Step 3: Give and you will get to give
Paul takes up this same theme when he urges the Corinthians to keep the promises they have made to be generous for the collection for the poor Christians in Judea (see 2 Corinthians 8-9). He promises that God has designed for equality to be the operating principle within the Body of Christ — not just within a local congregation, but between congregations. He writes, “At the present time your plenty will supply what they need, so that in turn their plenty will supply what you need” (2 Corinthians 8:14).
A few verses later, Paul lays down this principle of giving: “Whoever sows sparingly will also reap sparingly, and whoever sows generously will also reap generously” (2 Corinthians 9:6). In v. 8, he adds, “God is able to make all grace abound to you, so that in all things at all times, having all you need, you will abound in every good work” (2 Corinthians 9:8).
He continues by quoting Psalm 112:9: “He has scattered abroad his gifts to the poor; his righteousness endures forever.” This psalm concerns a person who trusts in the Lord and seeks to obey him. As a result, he becomes a generous, giving person.
In v. 10, Paul promises, “Now he who supplies seed to the sower and bread for food will also supply and in large the harvest of your righteousness. You will be made rich in every way so that you can be generous on every occasion” (2 Corinthians 9:11).
God’s true principle is not “Give to get,” but “Give and you will get – to give.” The goal is not getting, but more giving, in order that we might experience the self-sacrificial character of God our father, reproduced in His children by the working of His Spirit.
Want to dive deeper?
Consider 2 Corinthians 8:15, in which Paul quotes Exodus 16:18. The quoted verse refers to what happened when the people first gathered the manna that God miraculously provided to the Wilderness Generation. They were told to gather an omer (about 2 quarts) for each person in their family.
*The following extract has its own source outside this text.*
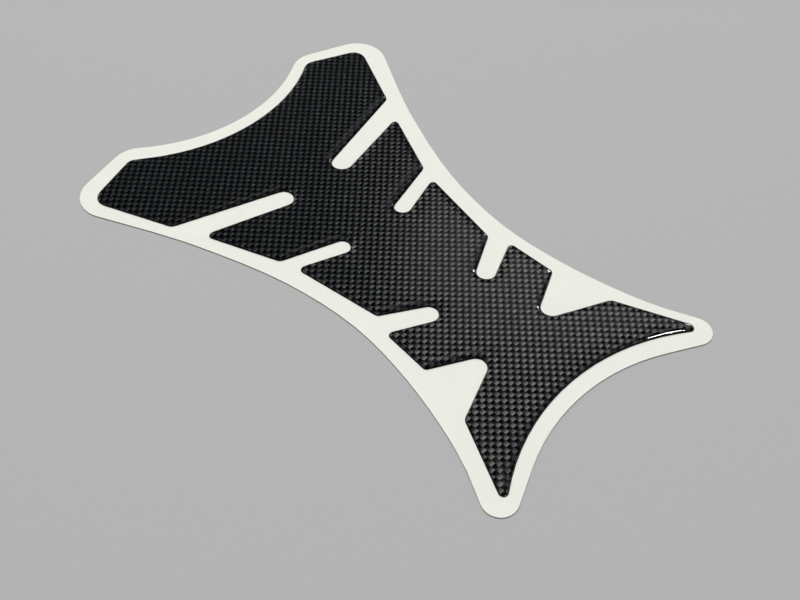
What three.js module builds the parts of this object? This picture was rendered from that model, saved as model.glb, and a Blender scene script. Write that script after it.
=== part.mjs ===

When they all measured what they had gathered, some having gathered much and some little, they discovered that “he who gathered much did not have too much, and he who gathered little did not have too little.”
Did God perform a miracle of apportionment or did the people share with one another in a wonderfully efficient and compassionate way? The latter explanation would seem to fit the context of what Paul wants the Corinthians to do, but one could argue for its alternative almost as well.